Fakir yerin "çöplüğü de fakirdir."
Zira fakir "ne ekmek artığını" çöpe atar, ne de "yemeğinin fazlasını."
"Zengin yer" ise öyle mi?
Örneğin Ankara'nın Çankaya'sı.
Çankaya Belediye Başkanı Muzaffer Eryılmaz anlattı:
- Çankaya' nın çöpü kıymetli.
- İçinde ekmek de var kemik de... Et de var yemek de.
- O nedenle Çankaya'da 4 ayaklı dostumuz çok.
4 ayaklı dost çokluğu sadece "çöp zenginliğinden dolayı" değil.
Prof. Eryılmaz:
- Bazı aileler çocuklarına arkadaş olsun diye yavru köpek alıyorlar.
- Köpek büyüyor, baş edemiyorlar.
- Ve sokağa bırakıyorlar.
***
Belediye "4 ayaklı dostları" topluyor. Şu anda sayıları "7 bine yakın."
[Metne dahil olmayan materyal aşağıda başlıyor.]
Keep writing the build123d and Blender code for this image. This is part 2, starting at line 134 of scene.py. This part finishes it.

"Zengin çöplerinden çıkan yiyecekler" onlara yetiyor. Çankaya Belediye Başkanı Prof. Eryılmaz:
- Onları önce kısırlaştırıyoruz.
- Tedavi ediliyorlar.
- Sonra eğitiliyorlar.
***
"Birkaç dalda" eğitim var.
Örneğin "görme özürlüye refakat."
Örneğin "depreme" veya "yangına" karşı duyarlılık.
Örneğin "bekçilik."
Bu arada yeteneklerine göre "20-30-40 kelime" öğreniyorlar.
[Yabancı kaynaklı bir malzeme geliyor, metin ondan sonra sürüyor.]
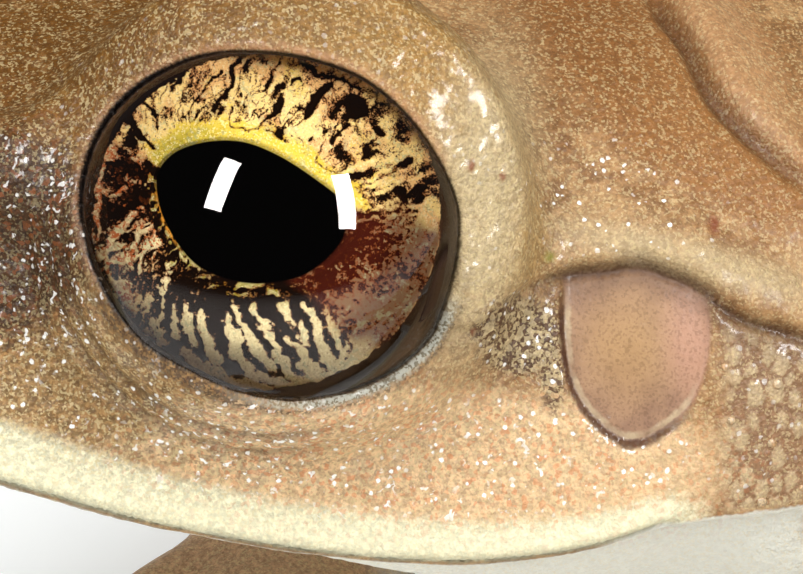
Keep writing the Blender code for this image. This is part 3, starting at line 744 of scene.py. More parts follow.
def split_long_edges(points, faces, target):
    """Halves each edge that is longer than its target, and the triangles beside it with it."""
    edges, which = edges_of(faces)
    middles = points[edges].mean(axis=1)
    lengths = np.linalg.norm(points[edges[:, 0]] - points[edges[:, 1]], axis=1)
    long = lengths > 1.35 * target(middles)
    names = np.full(len(edges), -1)
    names[long] = len(points) + np.arange(long.sum())
    points = np.concatenate([points, middles[long]])
    marks = long[which]
    count = marks.sum(axis=1)
    start = np.where(count == 1, marks.argmax(axis=1),
                     np.where(count == 2, (~marks).argmax(axis=1) + 1, 0)) % 3
    order = (start[:, None] + np.arange(3)) % 3
    corner = np.take_along_axis(faces, order, 1)
    middle = names[np.take_along_axis(which, order, 1)]
    v0, v1, v2 = corner.T
    m0, m1, m2 = middle.T

    def pick(number, *triangles):
        chosen = count == number
        return [np.stack([column[chosen] for column in triangle], 1) for triangle in triangles]

    pieces = pick(0, (v0, v1, v2)) + pick(1, (v0, m0, v2), (m0, v1, v2))
    pieces += pick(2, (m0, v1, m1), (v0, m0, m1), (v0, m1, v2))
    pieces += pick(3, (v0, m0, m2), (m0, v1, m1), (m2, m1, v2), (m0, m1, m2))
    return points, np.concatenate(pieces)


def evened(points, faces, share):
    """Moves each point towards the middle of its neighbours."""
    edges, _ = edges_of(faces)
    total, hits = np.zeros_like(points), np.zeros(len(points))
    for one, other in ((0, 1), (1, 0)):
        np.add.at(total, edges[:, one], points[edges[:, other]])
        np.add.at(hits, edges[:, one], 1.0)
    return points + share * (total / np.maximum(hits, 1.0)[:, None] - points)


def largest_shell(points, faces):
    """Keeps the largest connected part of a mesh."""
    label = np.arange(len(points))
    edges, _ = edges_of(faces)
    while True:
        lowest = label.copy()
        np.minimum.at(lowest, edges[:, 0], label[edges[:, 1]])
        np.minimum.at(lowest, edges[:, 1], label[edges[:, 0]])
        lowest = lowest[lowest]
        if (lowest == label).all():
            break
        label = lowest
    main = np.bincount(label[faces[:, 0]]).argmax()
    faces = faces[label[faces[:, 0]] == main]
    used = np.unique(faces)
    names = np.full(len(points), -1)
    names[used] = np.arange(len(used))
    return points[used], names[faces]


def normals_of(points, faces):
    """Unit normals of the points of a mesh of triangles."""
    a, b, c = (points[faces[:, i]] for i in range(3))
    face_normals = np.cross(b - a, c - a)
    normals = np.zeros_like(points)
    for i in range(3):
        np.add.at(normals, faces[:, i], face_normals)
    return normals / np.maximum(np.linalg.norm(normals, axis=1), 1e-12)[:, None]


def make_mesh(name, points, faces, attributes=()):
    """A smooth-shaded mesh object from arrays in millimetres."""
    mesh = bpy.data.meshes.new(name)
    mesh.from_pydata(((points + SHIFT) * MM).tolist(), [], faces.tolist())
    for key, values in dict(attributes).items():
        mesh.attributes.new(key, "FLOAT", "POINT").data.foreach_set("value", values.astype(np.float32))
    mesh.validate()
    mesh.shade_smooth()
    obj = bpy.data.objects.new(name, mesh)
    bpy.context.scene.collection.objects.link(obj)
    return obj


def line_distance(across, down, route):
    """Distance in pixels from a route of points on the photo, and how far along it, from 0 to 1."""
    best, place = np.full(len(across), 1e9), np.zeros(len(across))
    route = np.array(smooth_rows(route, 4))
    for i, (near, far) in enumerate(zip(route, route[1:])):
        step = far - near
        t = np.clip(((across - near[0]) * step[0] + (down - near[1]) * step[1]) / (step @ step), 0.0, 1.0)
        gap = np.hypot(across - near[0] - t * step[0], down - near[1] - t * step[1])
        closer = gap < best
        best[closer], place[closer] = gap[closer], (i + t[closer]) / (len(route) - 1)
    return best, place


def spot(across, down, centre, half_size, turn_deg=0.0, edge=0.5):
    """A soft oval on the photo: 1 inside, 0 outside."""
    c, s = math.cos(math.radians(turn_deg)), math.sin(math.radians(turn_deg))
    dx, dy = across - centre[0], down - centre[1]
    reach = np.hypot((c * dx + s * dy) / half_size[0], (c * dy - s * dx) / half_size[1])
    return 1 - soft_step(1 - edge, 1 + edge, reach)


def outline_reach(outline, hub, turns):
    """How far a closed outline on the photo lies from a hub, for each turn about it."""
    path = np.array(smooth_rows(outline + outline[:3], 6))[6:-6]
    offset = path - np.array(hub)
    turn = np.degrees(np.arctan2(-offset[:, 1], offset[:, 0])) % 360
    order = np.argsort(turn)
    return np.interp(turns, turn[order], np.hypot(*offset.T)[order], period=360)


def hashed(cells, seed):
    """A fixed random number from 0 to 1 for each row of whole numbers."""
    waves = np.sin(cells @ np.array([127.1, 311.7, 74.7])[:cells.shape[1]] + seed * 17.13) * 43758.5453
    return waves - np.floor(waves)


def soft_noise(points, size, seed, octaves=1):
    """Smooth noise from -1 to 1 over points of two or three coordinates."""
    dims = points.shape[1]
    total, share = np.zeros(len(points)), 1.0
    for octave in range(octaves):
        scaled = points / size * 2 ** octave + 19.7 * octave
        base = np.floor(scaled)
        t = scaled - base
        t = t * t * (3 - 2 * t)
        value = np.zeros(len(points))
        for corner in np.ndindex(*(2,) * dims):
            bits = np.array(corner)
            value += np.prod(np.where(bits, t, 1 - t), axis=1) * hashed(base + bits, seed + octave)
        total += share * (2 * value - 1)
        share *= 0.5
    return total / (2 - 2 * share)


def nearest_cells(points, seed):
    """Distances to the nearest two of a grid of jittered centres, and a random number of the nearest."""
    base = np.floor(points)
    dims = points.shape[1]
    first = np.full(len(points), 9.0)
    second, name = first.copy(), np.zeros(len(points))
    for step in np.ndindex(*(3,) * dims):
        cell = base + np.array(step) - 1
        centre = cell + np.stack([hashed(cell, seed + 31 * axis) for axis in range(dims)], 1)
        gap = np.linalg.norm(points - centre, axis=1)
        closer = gap < first
        second = np.where(closer, first, np.minimum(second, gap))
        name = np.where(closer, hashed(cell, seed + 97), name)
        first = np.minimum(first, gap)
    return first, second, name


def cobbles(points, size, seed):
    """Rounded bumps from 0 to 1, about one size apart."""
    first, second, name = nearest_cells(points / size, seed)
    dome = np.clip(1 - (first / (0.55 + 0.25 * name)) ** 2, 0.0, 1.0)
    return np.sqrt(dome) * soft_step(0.0, 0.25, second - first) * (0.55 + 0.45 * name)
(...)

"Otur" gibi, "kalk" gibi, "getir götür" gibi... Sonra "isteyen" geliyor, "birini" beğenip götürüyor.
***
Prof. Eryılmaz 4 ayaklı dostlarından "bizim aile" diye bahsediyor:
- Bir gün yemek saatinde görmelisiniz... Çıt çıkarmazlar... Dinlerler ve yerler.
- Neyi dinlerler?
- Mozart'ı... Mozart çalınınca bizim aile mest oluyor... Öyle alıştılar ki... Onlar havlarken Mozart'ı çalıyoruz, havlama birden kesiliyor.